Well, let me throw some slasher horror flick into your fluffy little scenario. Splitting ownership equally is a terrible idea. It also happens to be one of the major reason small businesses collapse. An example can show why.

Mike and Bob start a business selling stun gun breathalyzers in bars. The idea is you have to buy the device after your fourth drink. It attaches to your arm. To sit down, you must first blow into the device to test your blood alcohol level. If you blow higher than the legal amount, the gun stuns you automatically. Since you can’t sit down, you can’t drive. [No, I don’t want to talk about motorcycles. It’s an example. Work with me here.]

The business starts to take off. Mike and Bob each own an equal number of shares in the corporation, which equates to a 50 percent ownership interest. Mike and Bob are confronted with an interesting problem. They want to expand quickly, but the need a major cash infusion to make it happen.

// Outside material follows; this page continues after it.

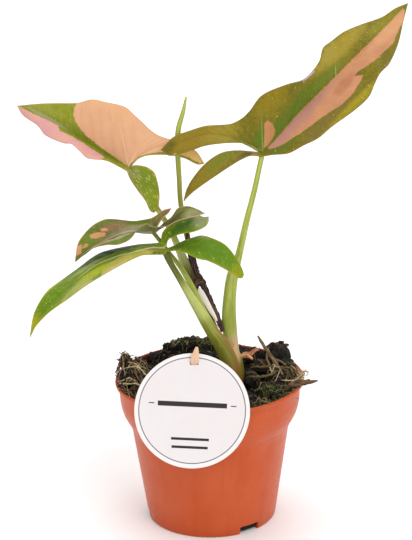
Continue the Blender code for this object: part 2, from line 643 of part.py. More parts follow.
def make_soil():
    soil = add_object("soil", soil_mound(), "soil", 30.0)
    for name in ("crown", "twig", "bark_shard"):
        boolean(soil, seat_of(name, STEMS[name]), "DIFFERENCE")
    boolean(soil, seat_of("tag_pick", PICK), "DIFFERENCE")
    for k, turn in enumerate(channel_turns()):
        half = CHANNEL_WIDTH / 2 + WALL + SEAT_GAP
        inner = -CHANNEL_INNER_R + WALL + SEAT_GAP
        room = block((-half, -LIP_R, -1), (half, inner, CHANNEL_HEIGHT + WALL + SEAT_GAP), turn)
        boolean(soil, add_object("channel_room_%d" % k, room), "DIFFERENCE")
    apply_modifiers(soil)
    litter = bpy.data.collections.new("litter")
    bpy.context.scene.collection.children.link(litter)
    for k, piece in enumerate(litter_pieces()):
        obj = add_object("litter_%03d" % k, piece)
        bpy.context.scene.collection.objects.unlink(obj)
        litter.objects.link(obj)
    joined = soil.modifiers.new("join_litter", "BOOLEAN")
    joined.operation = "UNION"
    joined.solver = LITTER_SOLVER
    joined.operand_type = "COLLECTION"
    joined.collection = litter
    apply_modifiers(soil)
    for obj in list(litter.objects):
        bpy.data.objects.remove(obj, do_unlink=True)
    bpy.data.collections.remove(litter)
    keep_main_body(soil)
    return soil


# Stems

def seat_of(name, stations):
    """A cutter one seat gap larger than a stem, shared by all that stand against it."""
    existing = bpy.data.objects.get(name + "_seat")
    if existing:
        return existing
    return add_object(name + "_seat", stem(stations, STEM_ROWS[name], grow=SEAT_GAP))


def make_stems():
    made = {}
    for name, stations in STEMS.items():
        made[name] = add_object(name, stem(stations, STEM_ROWS[name]), STEM_FINISH.get(name, "stem"))
    crown_seat = seat_of("crown", STEMS["crown"])
    for name, leaf in LEAVES.items():
        stalk = made["petiole_" + name]
        boolean(stalk, crown_seat, "DIFFERENCE")
        boolean(stalk, make_foot_plane(name, leaf), "DIFFERENCE")
        boolean(stalk, make_blade("seat_for_" + name, leaf, 2 * SEAT_GAP), "DIFFERENCE", BLADE_SOLVER)
        apply_modifiers(stalk)
        keep_main_body(stalk)
    for name in ("spear_leaf", "dried_sheath"):
        boolean(made[name], seat_of("petiole_upper_left", STEMS["petiole_upper_left"]), "DIFFERENCE")
    return made


def make_stipule():
    """The dried, forked bract at the foot of the tall stalk."""
    stipule = add_object("dried_stipule", stem(STIPULE_FORKS[0], 6, sides=8), "stipule")
    fork = add_object("stipule_fork", stem(STIPULE_FORKS[1], 5, sides=8))
    boolean(stipule, fork, "UNION")
    boolean(stipule, seat_of("crown", STEMS["crown"]), "DIFFERENCE")
    return stipule


# Leaf blades

def leaf_frame(leaf):
    """A matrix from the leaf's own millimetres to the plant's."""
    foot = Vector(leaf["foot"])
    ahead = (Vector(leaf["tip"]) - foot).normalized()
    face = Vector(leaf["face"])
    up = (face - ahead * face.dot(ahead)).normalized()
    left = up.cross(ahead)
    axes = Matrix((ahead, left, up)).transposed()
    return Matrix.Translation(foot) @ axes.to_4x4(), (Vector(leaf["tip"]) - foot).length


def half_lobe(vein, margin):
    """Rows of points from a vein out to a margin, arched up a little between them."""
    rows = []
    for a, b in zip(vein, margin):
        width = (b - a).length
        row = []
        for k in range(BLADE_ACROSS + 1):
            share = k / BLADE_ACROSS
            row.append(a.lerp(b, share) + Vector((0, 0, LEAF_CROWN * width * 4 * share * (1 - share))))
        rows.append(row)
    return rows


def leaf_patches(leaf):
    """The six half lobes of a blade, each with whether its faces wind forwards."""
    origin = Vector((0, 0, 0))
    tip = Vector((leaf_frame(leaf)[1], 0, 0))
    midrib = smooth_curve([origin, *leaf["midrib"], tip], BLADE_ALONG)
    patches = []
    for side in ("left", "right"):
        half = leaf[side]
        forwards = side == "left"
        margin = smooth_curve([half["waist"], *half["margin"], tip], BLADE_ALONG)
        vein = smooth_curve([origin, *half["lobe_vein"], half["lobe_tip"]], LOBE_ALONG)
        outer = smooth_curve([half["waist"], *half["outer"], half["lobe_tip"]], LOBE_ALONG)
        inner = smooth_curve([origin, *half["inner"], half["lobe_tip"]], LOBE_ALONG)
        patches.append((half_lobe(midrib, margin), forwards))
        patches.append((half_lobe(vein, outer), not forwards))
        patches.append((half_lobe(vein, inner), forwards))
    return patches


def make_blade(name, leaf, grow=0.0, finish=None):
    """A blade of even thickness, split alike on both faces; without a finish it is a hidden cutter."""
    frame, _ = leaf_frame(leaf)
    bm = bmesh.new()
    for rows, forwards in leaf_patches(leaf):
        grid = [[bm.verts.new(frame @ p * MM) for p in row] for row in rows]
        for low, high in zip(grid, grid[1:]):
            for k in range(BLADE_ACROSS):
                corners = [low[k], high[k], high[k + 1], low[k + 1]]
                bm.faces.new(corners if forwards else corners[::-1])
    bmesh.ops.remove_doubles(bm, verts=bm.verts, dist=0.00002)
    bmesh.ops.dissolve_degenerate(bm, dist=0.00001, edges=bm.edges)
    bmesh.ops.triangulate(bm, faces=bm.faces, quad_method="SHORT_EDGE")
    mesh = bpy.data.meshes.new(name)
    bm.to_mesh(mesh)
    bm.free()
    obj = bpy.data.objects.new(name, mesh)
    bpy.context.scene.collection.objects.link(obj)
    if finish:
        mesh.materials.append(material_for(name, finish))
        mesh.shade_smooth()
    else:
        obj.hide_render = True
        obj.display_type = "WIRE"
    thick = obj.modifiers.new("thickness", "SOLIDIFY")
    thick.thickness = (BLADE_THICKNESS + grow) * MM
    thick.offset = 0.0
    thick.use_quality_normals = True
    return obj


def make_foot_plane(name, leaf):
    """A cutter over the foot of a blade, which ends the stalk just under it."""
    frame, _ = leaf_frame(leaf)
    reach = FOOT_PLANE_REACH
    points, faces = block((-reach, -reach, -BLADE_THICKNESS / 2 - SEAT_GAP), (reach, reach, reach))
    return add_object("foot_plane_" + name, ([frame @ Vector(p) for p in points], faces))


# Tag and its pick

def make_tag():
    half = TAG_THICKNESS / 2
    points, faces = lathe([(0, -half), (TAG_R, -half), (TAG_R, half), (0, half)], TAG_SEGMENTS)
    lean = Matrix.Rotation(math.radians(90 - TAG_LEAN), 4, "X")
    turn = Matrix.Rotation(math.radians(-TAG_TURN), 4, "Z")
    place = Matrix.Translation(Vector(TAG_CENTRE)) @ lean @ turn
    tag = add_object("name_tag", ([place @ Vector(p) for p in points], faces), "tag")
    width, height = SLOT_SIZE
    low = (SLOT_SIDE - width / 2, SLOT_UP - height / 2, -5)
    high = (SLOT_SIDE + width / 2, SLOT_UP + height / 2, 5)
    points, faces = block(low, high)
    place = Matrix.Translation(Vector(TAG_CENTRE)) @ lean
    slot = add_object("tag_slot", ([place @ Vector(p) for p in points], faces))
    boolean(tag, slot, "DIFFERENCE")
    return tag


def make_pick():
    return add_object("tag_pick", stem(PICK, STEM_ROWS["tag_pick"], sides=8), "pick")


def main():
    clear_scene()
    make_pot()
    make_soil()
    make_stems()
    make_stipule()
    for name, leaf in LEAVES.items():
        make_blade("leaf_" + name, leaf, finish="leaf")
    make_tag()
    make_pick()


main()
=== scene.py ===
"""Arrowhead plant in its terracotta-coloured nursery pot: its finished surfaces.

Laid out as an add-on and run as a script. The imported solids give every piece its
place, and each operator builds the fine pieces that stand for them. Lengths in the
constants are millimetres, turned into metres when a mesh is made. X is the viewer's
right, Y points away from the viewer and Z up, from the middle of the pot's underside.
"""

import itertools
import math
import random

import bmesh
import bpy
import numpy as np
from bpy.props import FloatProperty, FloatVectorProperty, IntProperty, PointerProperty
from mathutils import Matrix, Vector, noise
from mathutils.bvhtree import BVHTree


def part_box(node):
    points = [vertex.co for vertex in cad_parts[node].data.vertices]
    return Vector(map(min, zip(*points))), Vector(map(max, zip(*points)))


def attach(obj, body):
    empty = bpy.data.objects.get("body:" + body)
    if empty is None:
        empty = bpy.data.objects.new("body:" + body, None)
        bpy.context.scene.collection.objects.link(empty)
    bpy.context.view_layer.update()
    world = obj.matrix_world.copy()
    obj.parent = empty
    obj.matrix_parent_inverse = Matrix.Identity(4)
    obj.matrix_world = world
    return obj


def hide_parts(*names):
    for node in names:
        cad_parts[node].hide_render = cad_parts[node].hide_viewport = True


bl_info = {
    "name": "Potted Arrowhead Plant",
    "version": (1, 0, 0),
    "blender": (4, 5, 0),
    "location": "3D View > Sidebar > Plant",
    "description": "Builds a potted arrowhead plant round its packed solids",
    "category": "Add Mesh",
}

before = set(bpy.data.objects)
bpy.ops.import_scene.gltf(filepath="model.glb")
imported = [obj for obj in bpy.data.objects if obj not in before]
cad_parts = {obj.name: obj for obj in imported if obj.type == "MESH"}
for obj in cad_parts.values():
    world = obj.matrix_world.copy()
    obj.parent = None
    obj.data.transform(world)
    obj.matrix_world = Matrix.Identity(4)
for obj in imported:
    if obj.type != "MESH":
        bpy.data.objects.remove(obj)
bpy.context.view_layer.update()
POT_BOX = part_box("pot")

MM = 0.001
TINY = 1e-12            # stands for nothing where one divides by a length
WELD = 0.001            # points as near as this are one
CURVE_STEPS = 12        # fine steps between two given points of a curve

# Pot
WALL = 1.2
BASE_R = 41.2
BAND_R = 57.6
BAND_FOOT_Z = 62.0
# From the body out to the band: radius outside, height outside, height inside
BAND_CURVE = [(51.6, 65, 65.8), (53.4, 68, 68.8), (55.2, 71.5, 72.2), (56.4, 75.5, 76), (57.2, 80, 80.2),
              (BAND_R, 89.6, 89.6)]
BODY_TOP_R = 50.0
BODY_TOP_Z = 60.4
FLOOR = 1.5
FOOT_BEVEL = 0.8
LIP_Z = 90.6            # the lip's lower edge
LIP_BEVEL = 0.6
LIP_TOP = 2.2           # width of the lip's flat top
LIP_SLOPE = (0.8, 1.0)  # from there, inwards and down
POT_EDGE = 35.0         # degrees from which the pot's edges look sharp
PAST_WALL = 60.0        # far enough out for a cutter to pass the wall
PAST_FLOOR = 2.0        # and far enough up or down to pass the floor
CHANNEL_TURNS = (34.5, 154.5, 274.5)    # degrees round from the front
CHANNEL_WIDTH = 14.0
CHANNEL_HEIGHT = 5.5
CHANNEL_INNER_R = 28.0
CHANNEL_SILL = 0.2      # how far the channels' shells stay off the ground
CHANNEL_EASE = 0.9      # of the edges of their hollows
DRAIN_HOLE_R = 3.0
DRAIN_HOLE_OUT = 33.0
ROUNDING = 0.35         # of the pot's moulded corners
ROUNDING_STEPS = 3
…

Unfortunately, finding a lender proves to be difficult. The only potential loan source is senior investment analyst “Lenny” who has an office in the alley behind Goldman Sachs. Bob thinks they should take the money and run. Mike keeps looking up at the Goldman Sachs sign, thinking about all those Greeks in the streets rioting and wonders if doing so is such a good idea.

Ultimately, Mike and Bob can’t agree on whether to take the money or not. They have a stalemate. Now what?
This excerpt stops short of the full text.